Tuesday, October 28, 2008

My Author Knew Charles Ives

If you like Charles Ives, you should track down Vivian Perlis's oral history of the man, Charles Ives Remembered, compiled from interviews she conducted at the end of the 1960s with people who knew him or worked with him. It's short and you can probably find it in a university music library. Or you can borrow the copy I impulse-bought at Powell's back in August.

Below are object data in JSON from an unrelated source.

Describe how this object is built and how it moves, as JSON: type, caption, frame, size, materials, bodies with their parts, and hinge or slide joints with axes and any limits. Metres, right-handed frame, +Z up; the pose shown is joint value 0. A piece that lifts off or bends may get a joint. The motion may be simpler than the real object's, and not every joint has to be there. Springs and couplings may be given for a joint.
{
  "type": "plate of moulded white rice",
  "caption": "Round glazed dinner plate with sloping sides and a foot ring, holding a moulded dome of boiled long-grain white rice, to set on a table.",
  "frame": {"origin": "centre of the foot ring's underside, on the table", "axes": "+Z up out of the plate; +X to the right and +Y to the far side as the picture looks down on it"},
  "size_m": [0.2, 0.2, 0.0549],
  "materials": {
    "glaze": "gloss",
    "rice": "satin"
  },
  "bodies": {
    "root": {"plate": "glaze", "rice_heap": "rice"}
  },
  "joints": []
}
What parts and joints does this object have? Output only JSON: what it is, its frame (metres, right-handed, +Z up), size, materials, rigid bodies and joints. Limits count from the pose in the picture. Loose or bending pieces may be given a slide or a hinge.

The expected crusty personality emerges, along with some heavier doses of shyness or occasional conflictedness than I expected. There are great nuggets scattered throughout: a copy of an advertisement recruiting insurance salesmen that Ives placed, headlined with an Emerson quote; the reports from a West Redding, CT, barber who Ives was friendly with, who had no idea Ives was a composer until after Ives's death. Christine Loring, a onetime household secretary for Ives in West Redding, recalls:
Mr. Ives mentioned his Universe Symphony to me more than once. It was to be played by at least two huge orchestras across from each other on mountaintops overlooking a valley. It was to be religious (a paean of praise, I believe he said), and it was a real and continuing interest for years. Once after he stood looking out the picture window toward the mountains, he restlessly paced about, not conversing but as if he were thinking aloud with gestures, and humming and singing bits of music. He said, "If only I could have done it. It's all there — the mountains and the fields." When I asked him what he wanted to do, he answered, "the Universe Symphony. If only I could have done it."